**What you should do**
Review the material and extract every line in which the word "that" occurs.
++++
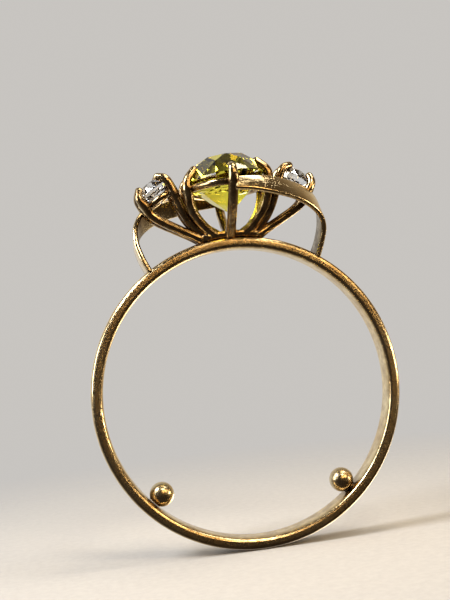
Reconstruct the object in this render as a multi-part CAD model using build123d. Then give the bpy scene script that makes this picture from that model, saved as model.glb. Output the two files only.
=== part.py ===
from build123d import *

import os
from math import atan2, cos, degrees, radians, sin, sqrt

# Three-stone engagement ring: a flat gold band, a wire basket holding an oval centre stone and
# two round side stones, two ribbon shoulders and two sizing beads.
#
# Millimetres. The origin is the centre of the finger hole, Y runs along the finger and Z goes up
# through the head. The claws on the front and back are mirror copies, the ribbon shoulders are
# half a turn about Z apart, and the centre stone sits a little askew.

os.makedirs("parts", exist_ok=True)

# Band; its seam is so many degrees round from the top, towards the right
FINGER_DIAMETER = 17.67
BAND_THICKNESS = 0.78
BAND_WIDTH = 1.8
BAND_EDGE_RADIUS = 0.20
BAND_SEAM_ANGLE = 60.0
INNER_RADIUS = FINGER_DIAMETER / 2
OUTER_RADIUS = INNER_RADIUS + BAND_THICKNESS

# Sizing beads, soldered inside the lower half of the band: degrees from its lowest point
BEAD_RADIUS = 0.75
BEAD_SINK = 0.04
BEAD_ANGLES = {"left": 46.5, "right": -41.0}

# Centre stone: an oval brilliant with its long axis along the finger, its right side higher
CENTRE_WIDTH = 5.0
CENTRE_LENGTH = 7.0
CENTRE_X = 0.08
CENTRE_GIRDLE_Z = 13.24
CENTRE_TILT = 3.2
CENTRE_CROWN = 1.31
CENTRE_PAVILION = 2.12

# Side stones: round brilliants leaning outwards
SIDE_DIAMETER = 2.2
SIDE_X = 4.50
SIDE_GIRDLE_Z = 12.95
SIDE_LEAN = 33.0
SIDE_CROWN = 0.48
SIDE_PAVILION = 0.98

# Facets of a brilliant: ring radii and girdle height as shares of the girdle radius, and the
# angles between neighbouring main facets and from a main facet to the break beside it
TABLE_SHARE = 0.60
STAR_SHARE = 0.80
LOWER_GIRDLE_SHARE = 0.40
GIRDLE_SHARE = 0.022
MAINS = 8
MAIN_ANGLE = 360 / MAINS
HALF_ANGLE = MAIN_ANGLE / 2

# Saddle plate on the band that the claws stand on
BASE_THICKNESS = 0.42
BASE_WIDTH = 1.6
BASE_LENGTH = 4.3

# Claws: wire radii, the corners of each claw's rise on the right at the back, and the end of
# each claw, outwards and upwards from its place on the girdle
CLAW_RADIUS = 0.30
SIDE_CLAW_RADIUS = 0.28
BEND_RADIUS = 0.33
END_CLAW_RISE = ((0.0, 0.55, 9.75), (0.0, 1.70, 10.55), (0.0, 3.10, 11.60))
CORNER_CLAW_RISE = ((0.85, 0.44, 9.75), (1.62, 0.72, 10.35), (2.36, 1.12, 11.45))
OUTER_CLAW_RISE = ((1.75, 0.38, 9.62), (3.25, 0.50, 10.42), (4.72, 0.62, 11.26))
INNER_CLAW_RISE = ((1.35, 0.38, 9.66), (2.62, 0.50, 10.85))
CORNER_CLAW_Y = 1.3
SIDE_CLAW_ANGLE = 38.0
CLAW_STAND_OFF = 0.21
CLAW_BELOW_GIRDLE = 0.38
CLAW_ABOVE_GIRDLE = 0.12
END_CLAW_TIP = (-0.12, 0.28)
CORNER_CLAW_TIP = (-0.38, 0.70)
SIDE_CLAW_TIP = (-0.18, 0.44)

# Gallery wires under the stones
RAIL_RADIUS = 0.24
CENTRE_RAIL_Z = 12.70
CENTRE_RAIL_AXES = (2.36, 3.12)
CENTRE_RAIL_END_RADIUS = 1.8
SIDE_RAIL_RADIUS = 0.19
SIDE_RAIL_MEAN_RADIUS = 0.90
SIDE_RAIL_DROP = 0.70

# Ribbon shoulder on the right, from its foot on the band to the front claw:
# centre of the section, direction of its width, width
RIBBON_THICKNESS = 0.38
RIBBON_EDGE_RADIUS = 0.10
RIBBON_STATIONS = [
    ((5.22, 0.00, 7.85), (-0.06, 0.99, 0.05), 1.80),
    ((5.62, -0.14, 8.85), (-0.04, 0.98, 0.08), 1.58),
    ((5.82, -0.42, 9.80), (0.00, 0.96, 0.20), 1.46),
    ((5.64, -0.90, 10.66), (0.12, 0.88, 0.44), 1.48),
    ((4.96, -1.55, 11.42), (0.18, 0.72, 0.68), 1.50),
    ((3.76, -2.30, 11.95), (0.06, 0.60, 0.80), 1.36),
    ((2.35, -3.00, 12.27), (0.03, 0.50, 0.86), 1.22),
    ((1.20, -3.40, 12.42), (0.03, 0.42, 0.90), 1.00),
    ((0.12, -3.62, 12.46), (0.01, 0.40, 0.92), 0.84),
]


def ring_point(radius, angle, height, scale):
    """A point at an angle in degrees on a ring around Z, stretched to the stone's outline."""
    turn = radians(angle)
    return Vector(radius * cos(turn) * scale[0], radius * sin(turn) * scale[1], height)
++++
**Answer to the exercise**
Reconstruct the object in this render as a multi-part CAD model using build123d. Then give the bpy scene script that makes this picture from that model, saved as model.glb. Output the two files only.
# Saddle plate on the band that the claws stand on